A system of government that makes the People subordinate to a committee of nine unelected lawyers does not deserve to be called a democracy.”

            What an astoundingly, nearly treasonous thing to suggest for a justice of the Supreme Court. Scalia believes issues like gay marriage should be determined by the people, at the state level.

“… win or lose, advocates of both sides continued pressing their cases, secure in the knowledge that an electoral loss can later be negated by an electoral win. That is exactly how our system of government is supposed to work.”

            Well no, Mr. Supreme Court Justice Scalia, that is patently not true. You and your colleagues serve on the very institution American democracy has always relied on to resolve conflicts that arise when the electorate in one state sees things one way and another state’s electorate sees the issue another way, or when a state law tramples on rights covered by the overarching federal law of the Constitution, which you so solemnly invoke. Your selective view of which branch of government gets the final say is not just the argument of the side that lost.

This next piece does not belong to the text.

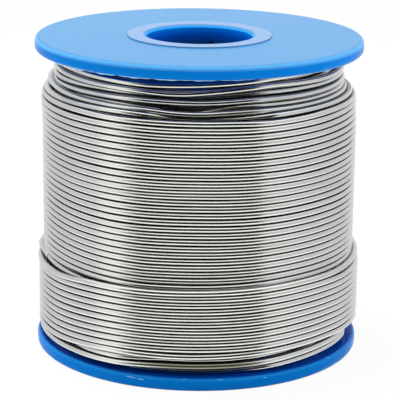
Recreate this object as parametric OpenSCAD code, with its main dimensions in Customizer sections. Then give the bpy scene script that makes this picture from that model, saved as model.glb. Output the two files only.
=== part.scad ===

Coming from a person in your position, such an argument is poisonous, harmful, and breeds mistrust in both the Supreme Court you serve and government itself.

If you have any doubt left that Scalia is proposing that today’s decision should undermine trust in the court, he closes by noting that the Judicial Branch of government has no real power in the Constitution to enforce its rulings. The court’s power ultimately rests entirely on the public’s acceptance of their role to be our final interpreters of law.

“With each decision of ours that takes from the People a question properly left to them — with each decision that is unabashedly based not on law, but on the “reasoned judgment” of a bare majority of this Court — we move one step closer to being reminded of our impotence.”

Far more than today’s decision itself, Justice Scalia’s ideological, angry attack on the very standing of the Supreme Court to make such rulings dramatically moves the court in that direction. His language does America great harm.